JOHN CALVIN: But we must see how Sodom rushed forward to that degree of licentiousness so as to be horrified by no enormity. God says that they began by pride, Ezekiel 16:49―and surely pride is the mother of all contempt of God and of all cruelty.
MATTHEW HENRY: It was the pride of the Sodomites that they despised righteous Lot, and would not bear to be reproved by him; and this ripened them for ruin.
MATTHEW POOLE (1624-1679): Their pride, and wantonness, and impiety manifestly shows itself in their very looks and carriages, and will be swift witness against them both before God and men. They declare their sin; they act it publicly, casting off all fear of God, and reverence to men, and they glory in it. They hide it not, as men do who have any remainders of modesty or ingenuity.
C. H. SPURGEON: Deep is our shame when we know that our judges are not clear in this matter, but social purity has been put to the blush by magistrates of no mean degree.
HORATIUS BONAR (1808-1889): Nay, we glory in this as “progress,” “culture,” and “enlightenment,” as freedom from the bigotry of other centuries and the narrowness of our half-enlightened ancestors.
MARTYN LLOYD-JONES (1899-1981): The problem is not so much immorality but the total absence of morality—amorality, a tendency to doubt all types of moral standards. Indeed, some would go so far as to say that all those who acknowledge moral standards live an incomplete life and do an injustice to their personalities.
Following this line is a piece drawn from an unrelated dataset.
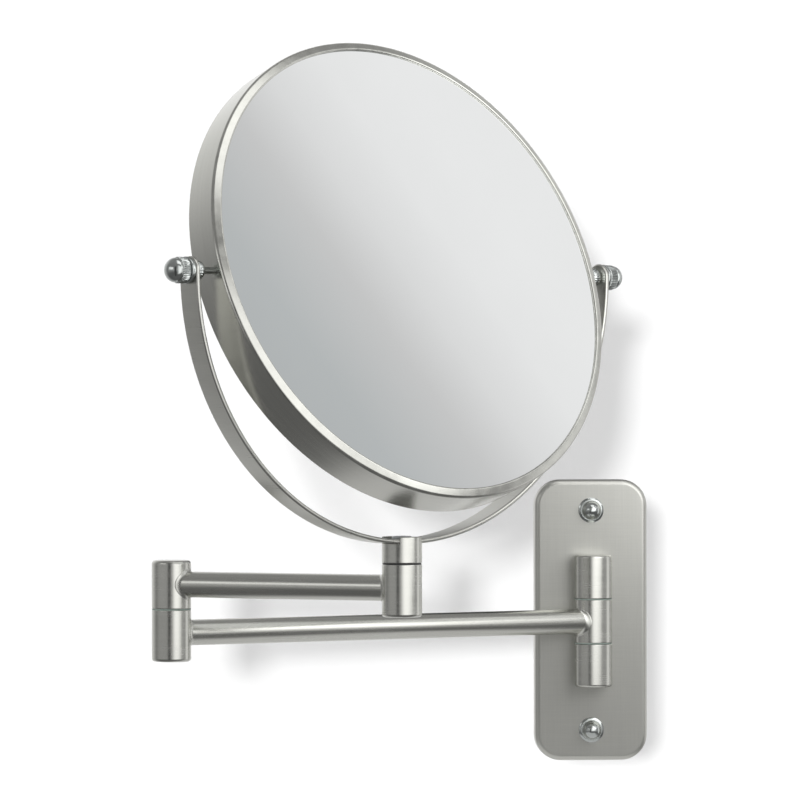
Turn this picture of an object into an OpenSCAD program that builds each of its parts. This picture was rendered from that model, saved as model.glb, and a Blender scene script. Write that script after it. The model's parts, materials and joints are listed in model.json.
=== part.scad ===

These people claim that what was once called sin is nothing but self-expression. The old foundations are being shaken, and the old boundaries and hedges are being swept away…This has become an amoral or a non-moral society. The very category of morality is not recognized at all, and men and women are virtually in the position of saying “evil be thou my good.”
CHARLES SIMEON (1759-1836): But I would affectionately remind them, that confidence in error will not make error cease to be what it is; and that a pertinacity in error may cause God to give them over to judicial blindness and hardness. We read that God gives over some “to a strong delusion, to believe a lie, that they may be damned, because they believe not the truth, but obey unrighteousness,” 2 Thessalonians 2:11,12. Their “believing a lie” does not make it true; nor does its being “a delusion” prevent their being “damned” for yielding to it.
JOHN CALVIN: We may further observe, that men have then advanced to the extremity of evil, when reception is no more given to sound doctrine and salutary counsels, and when all liberty is sternly suppressed, so that prudent men dare not to reprove vices, however rampant they may be, which even children observe, and the blind feel. When licentiousness has arrived to this pitch, it is certain that the state of things is past recovery and that there is no hope of repentance or of a better condition.
MATTHEW HENRY: When wickedness has come to the height, ruin is not far off. Abounding sins are sure presages of approaching judgments.